Estoy refiriéndome a Álvaro Uribe Rueda, el respetado dirigente político liberal, que murió en Bogotá en el 2007, a los 84 años.
Superado el susto provocado por mi confesión de uribista, tengo que resaltar que ese año, 1959, tuvo un referente claro: Alberto Lleras Camargo como presidente de la República. Lleras Camargo encarnaba los principios democráticos del liberalismo, y su liderazgo fue crucial para consolidar una paz frágil tras la violencia de los años anteriores. Era un periodo en el que el liberalismo defendía ideales de justicia social, con una visión reformista y progresista que fue marcada profundamente en mi visión de la política.
En ese año también fue condenado a “muerte política” el expresidente general Gustavo Rojas Pinilla, un veredicto que representó el rechazo a la dictadura y reafirmó los valores de un Estado de derecho que no se doblega ante el autoritarismo. Estos eventos me inculcaron la convicción de que el liberalismo debía ser una defensa firme de la democracia y la legalidad, siempre comprometido con los derechos civiles y la justicia social.
La figura de Alfonso López Pumarejo, quien falleció también en 1959, fue otra inspiración. Como uno de los grandes líderes liberales del siglo XX, López Pumarejo impulsó reformas agrarias y laborales que ampliaron el acceso a derechos fundamentales para la clase trabajadora. Su legado en la “Revolución en Marcha” me dejó claro que el liberalismo podía y debía ser una fuerza de cambio social.
Con la apertura democrática y las reformas posteriores al Frente Nacional, pensé que el Partido Liberal había encontrado una nueva dirección que permitiría sostener su identidad ideológica. Sin embargo, esa esperanza se fue desvaneciendo cuando vi que el partido se alejaba de sus principios y se convertía en una estructura burocrática. Lo que una vez fue una plataforma de renovación se fue degradando hasta perder su esencia, y el ideal de justicia social quedó sepultado bajo intereses personales y alianzas políticas oportunistas.

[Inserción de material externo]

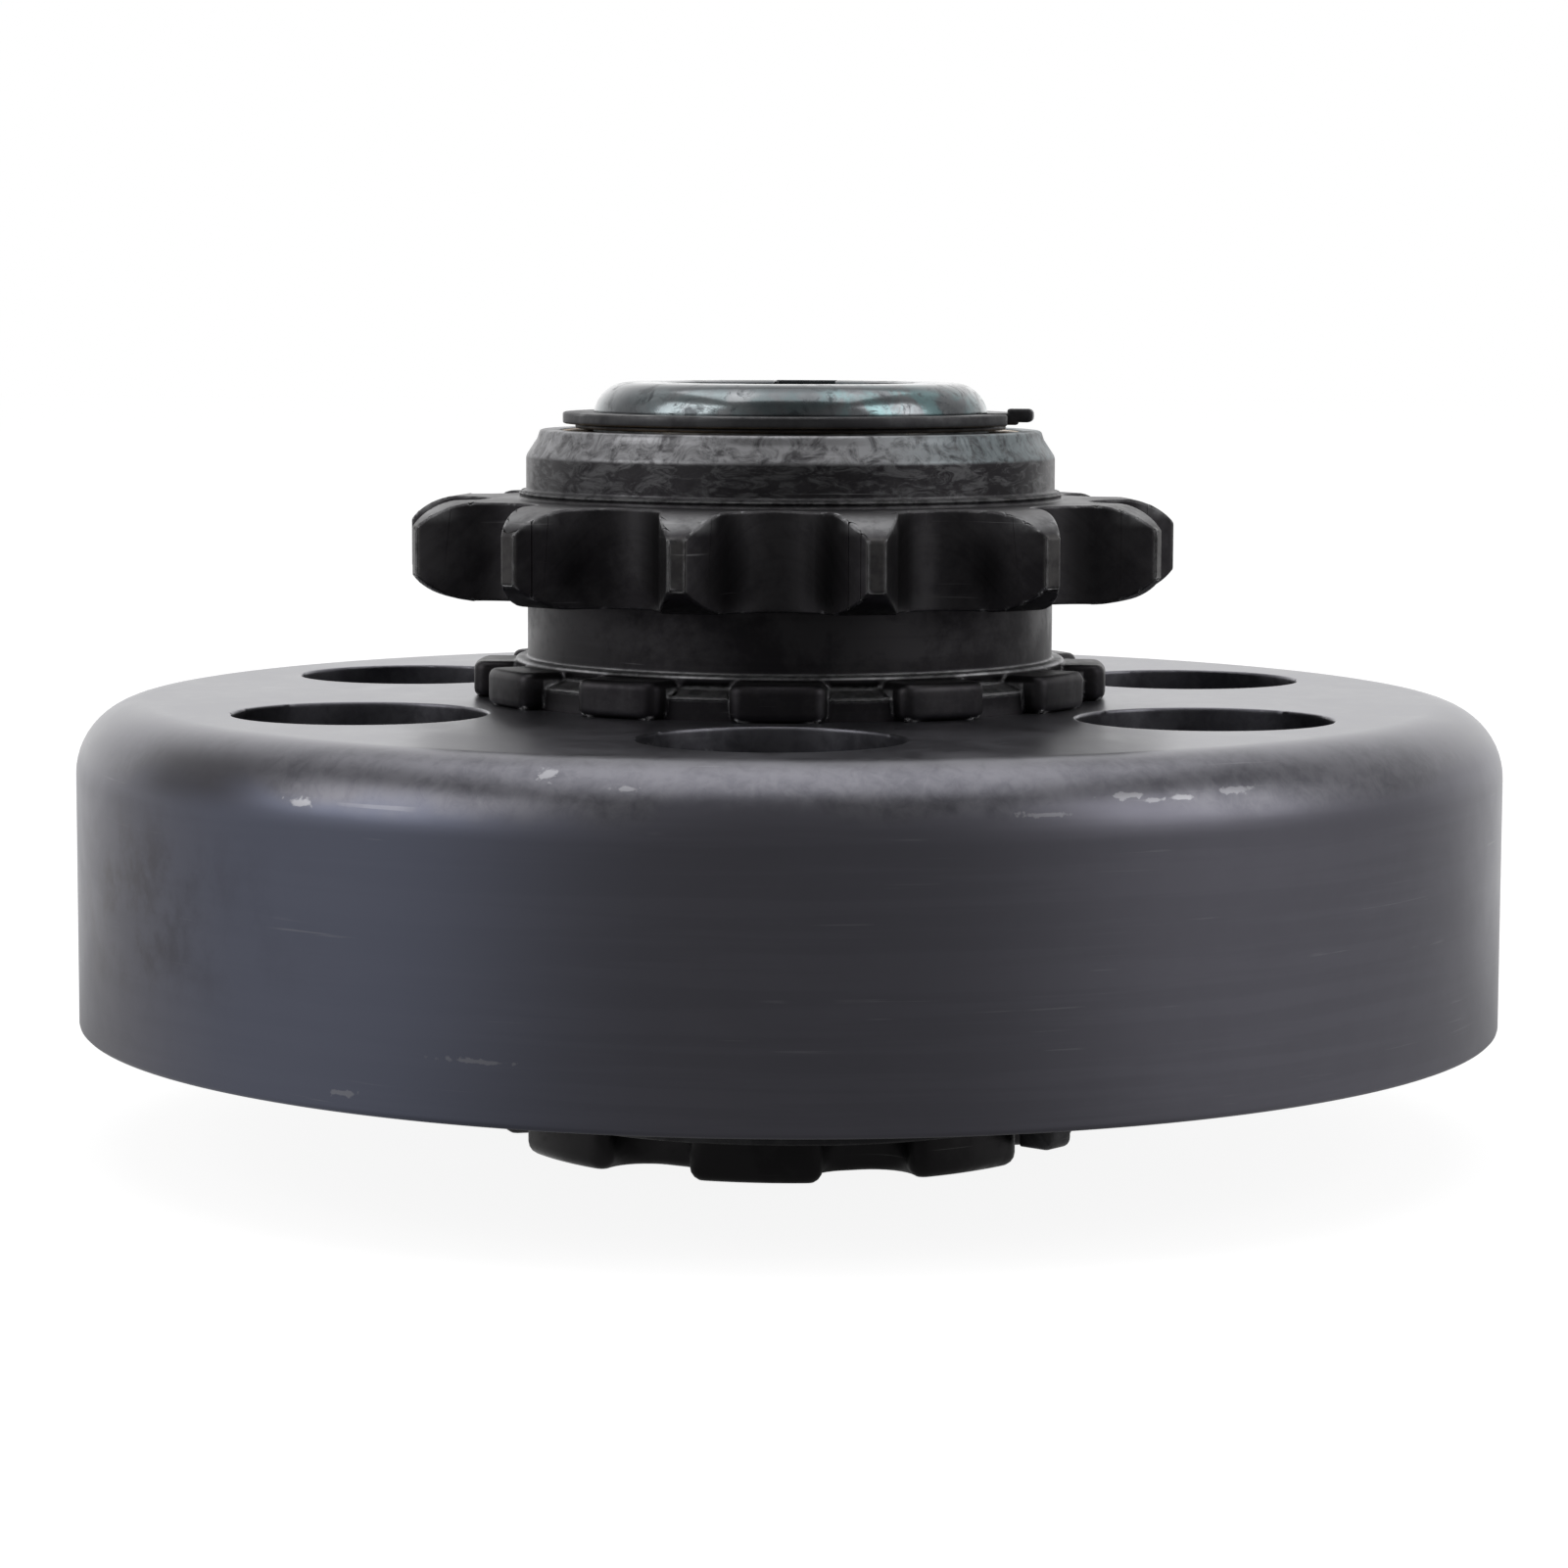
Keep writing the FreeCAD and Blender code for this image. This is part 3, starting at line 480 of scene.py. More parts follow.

Hoy, el Partido Liberal, en manos de Gaviria, se ha desviado tanto de sus valores fundacionales que ya no representa el proyecto político en el que creí. Lo veo convertido en una «pandilla de aprovechados», donde las ambiciones personales predominan sobre los principios, y donde las alianzas oportunistas han reemplazado la lealtad a sus ideales históricos. Por eso, aunque mis raíces son profundamente liberales, no puedo seguir identificándome con un partido que ha dejado atrás su compromiso con el cambio y el bienestar de todos los colombianos.
Es más, así como fui un apasionado “uribista” en mis primeros años de vida política, al lado de figuras como Álvaro Uribe Rueda, no podría, en absoluto, alinearme con el “uribismo” actual del otro Álvaro Uribe… Vélez, quien además, es mi contemporáneo.
Mientras que Uribe Rueda defendía un liberalismo genuino, comprometido con la justicia social y la transformación de Colombia, Uribe Vélez representa todo lo contrario: un proyecto político que, en su esencia, ha distorsionado la búsqueda de un país equitativo y ha exacerbado las divisiones y el oportunismo.
El liberalismo que aprendí no cabe en los intereses particulares ni en la política de favores y corrupción que Uribe Vélez y su legado han sembrado en el país.
Este contraste evidencia el declive de los valores que defendíamos en el Partido Liberal, valores que hoy solo parecen habitar en los recuerdos. Porque el liberalismo de antes, el que inspiraba el MRL, no tiene nada que ver con el autoritarismo y la polarización que ahora encarna este “neoliberalismo”, que representa Gaviria, tan lejano del ideal social, progresista y democrático que alguna vez admiré.